Leveraging the true depth of LLMs
Ramón Calvo González, Daniele Paliotta, Matteo Pagliardini, Martin Jaggi, François Fleuret
TL;DR
This work introduces Layer Parallelism (LP), a post-hoc method that parallelizes consecutive Transformer layers to reduce depth and inter-GPU communication during LLM inference without retraining. By restructuring the computational graph to run adjacent layers in parallel, LP achieves substantial throughput gains while incurring only modest losses in perplexity and downstream task performance, with some recovery possible through lightweight fine-tuning. The authors provide empirical evidence across multiple models (e.g., Llama2-7B, Llama3-3B, Qwen-4B/14B) showing speedups up to around 1.46x on multi-GPU setups, and they offer a theoretical analysis of the LP approximation error and demonstrate limitations and trade-offs.
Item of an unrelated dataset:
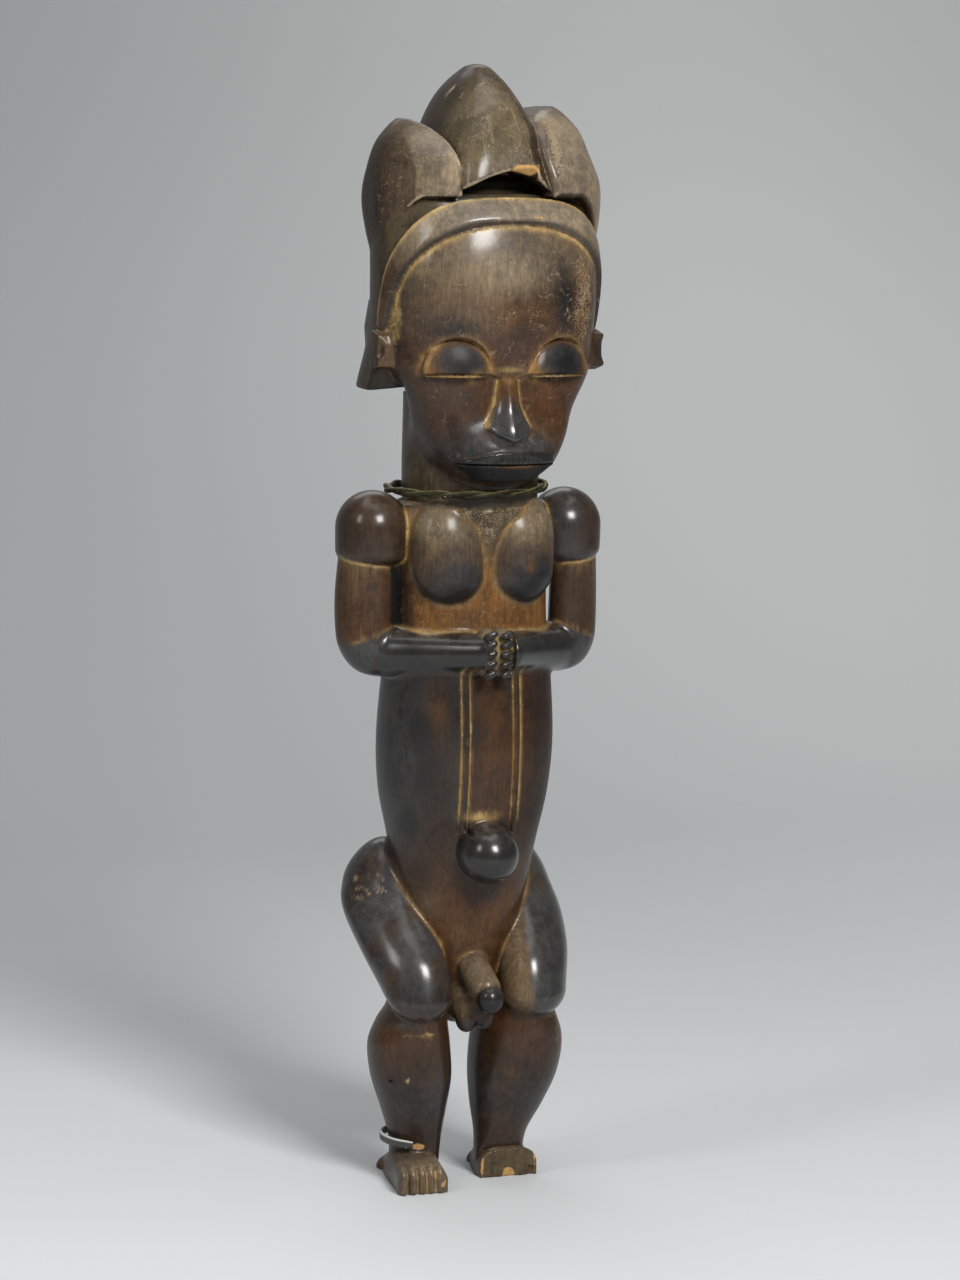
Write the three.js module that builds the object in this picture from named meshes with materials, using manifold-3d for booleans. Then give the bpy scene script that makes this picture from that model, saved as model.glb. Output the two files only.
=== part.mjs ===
// A guardian figure of a man, carved from one block of wood, standing with joined hands.
// A twisted metal ring lies round his neck and an open metal strip round his right ankle.
// Millimetres, +Z up. He faces -Y, and his own left side is towards +X.
// The origin is on the ground, under the middle of the figure's box.
import * as THREE from "three";
import { mergeVertices } from "three/addons/utils/BufferGeometryUtils.js";
import Module from "manifold-3d";

const wasm = await Module();
wasm.setup();

// Driving dimensions: heights above the ground
const TOP = 600; // tip of the middle crest
const BAND = 519; // lower edge of the diadem band over the forehead
const EYE_LINE = 438.5; // straight lower edge of the eyes
const NOSE_BASE = 405;
const MOUTH_LINE = 391;
const COLLAR = 372; // where the neck meets the shoulders
const ARMPIT = 336;
const HANDS = 291;
const NAVEL = 185;
const GROIN = 131;
const KNEE = 105;
const CROTCH = 84;

// Driving dimensions: half widths and places to either side
const NECK_RADIUS = 36.2;
const SHOULDER_RADIUS = 20;
const SHOULDER_X = 55.3;
const FACE_X = 1.5; // the head sits a little towards his left
const FACE_HALF_WIDTH = 60.5;
const FOOT_X = 26.5;
const BAND_HEIGHT = 14.5;
const BAND_PROUD = 2.8;

// The value of a smooth curve through stations, each at a height or length called `at`.
function curveThrough(stations, key, fallback) {
  const at = stations.map((s) => s.at);
  const value = stations.map((s) => s[key] ?? fallback(s));
  const last = at.length - 1;
  const slope = at.map((_, i) => {
    const a = Math.max(0, i - 1);
    const b = Math.min(last, i + 1);
    return (value[b] - value[a]) / (at[b] - at[a]);
  });
  return (h) => {
    let i = 0;
    while (i < last - 1 && h > at[i + 1]) i++;
    const step = at[i + 1] - at[i];
    const t = Math.min(1, Math.max(0, (h - at[i]) / step));
    const t2 = t * t;
    const t3 = t2 * t;
    return (
      (2 * t3 - 3 * t2 + 1) * value[i] +
      (t3 - 2 * t2 + t) * step * slope[i] +
      (3 * t2 - 2 * t3) * value[i + 1] +
      (t3 - t2) * step * slope[i + 1]
    );
  };
}

// A geometry from a flat list of coordinates and a list of triangle corners
function meshOf(points, faces) {
  const made = new THREE.BufferGeometry();
  made.setAttribute("position", new THREE.Float32BufferAttribute(points, 3));
  made.setIndex(faces);
  return made;
}

// A closed body lofted along Z through stations. Each station has a half width, a front and a back depth,
// a centre x, y and how square its front and back are: 2 is an ellipse, 4 is nearly a box.
// The ends are flat, or domes of the heights given. Its sections can be turned about their own centres.
function loft(
  stations,
  { domeBottom = 0, domeTop = 0, turn = 0, sides = 28, rings = 12, domeRings = 4 } = {},
) {
  const read = (key, fallback) => curveThrough(stations, key, fallback);
  const wide = read("wide", () => 0);
  const front = read("front", (s) => s.wide);
  const back = read("back", (s) => s.front ?? s.wide);
  const x = read("x", () => 0);
  const y = read("y", () => 0);
  const square = read("square", () => 2);
  const squareBack = read("squareBack", (s) => s.square ?? 2);
  const low = stations[0].at;
  const high = stations[stations.length - 1].at;

  const levels = [];
  if (domeBottom) {
    for (let i = 1; i < domeRings; i++) {
      const rise = (Math.PI / 2) * (i / domeRings);
      levels.push({ h: low + domeBottom * (1 - Math.cos(rise)), share: Math.sin(rise) });
    }
  }
  const straight = high - domeTop - low - domeBottom;
  for (let i = 0; i <= rings; i++) {
    levels.push({ h: low + domeBottom + (straight * i) / rings, share: 1 });
  }
  if (domeTop) {
    for (let i = domeRings - 1; i > 0; i--) {
      const rise = (Math.PI / 2) * (i / domeRings);
      levels.push({ h: high - domeTop * (1 - Math.cos(rise)), share: Math.sin(rise) });
    }
  }

  const points = [];
  const faces = [];
  for (const { h, share } of levels) {
    for (let k = 0; k < sides; k++) {
      const angle = (2 * Math.PI * k) / sides;
      const c = Math.cos(angle);
      const s = Math.sin(angle);
      const depth = s < 0 ? front(h) : back(h);
      const power = 2 / (s < 0 ? square(h) : squareBack(h));
      const across = share * wide(h) * Math.sign(c) * Math.abs(c) ** power;
      const inward = share * depth * Math.sign(s) * Math.abs(s) ** power;
      points.push(
        x(h) + across * Math.cos(turn) - inward * Math.sin(turn),
        y(h) + across * Math.sin(turn) + inward * Math.cos(turn),
        h,
      );
    }
  }
  for (let r = 0; r < levels.length - 1; r++) {
    for (let k = 0; k < sides; k++) {
      const a = r * sides + k;
      const b = r * sides + ((k + 1) % sides);
      faces.push(a, b, b + sides, a, b + sides, a + sides);
    }
  }
  const bottom = points.length / 3;
  points.push(x(low), y(low), low, x(high), y(high), high);
  const lastRing = (levels.length - 1) * sides;
  for (let k = 0; k < sides; k++) {
    const next = (k + 1) % sides;
    faces.push(bottom, next, k);
    faces.push(bottom + 1, lastRing + k, lastRing + next);
  }
  return meshOf(points, faces);
}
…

Overall, LP offers a practical, scalable approach to accelerating LLM deployment, highlighting the nuanced nature of true model depth and paving the way for hybrid efficiency strategies.
Abstract
The remarkable capabilities of Large Language Models (LLMs) are overshadowed by their immense computational cost. While recent work has shown that many LLM layers can be reordered or even removed with minimal impact on accuracy, these insights have not been translated into significant inference speedups. To bridge this gap, we introduce a novel method that restructures the computational graph by grouping and evaluating consecutive layer pairs in parallel. This approach, requiring no retraining, yields a 1.19x throughput gain on Llama 2 7B while reducing the average benchmark accuracy by only 1.5\%. We demonstrate the practical value of this method for large-scale LLM deployment and show that some of the lost accuracy can be recovered with lightweight fine-tuning of the parallelized layers.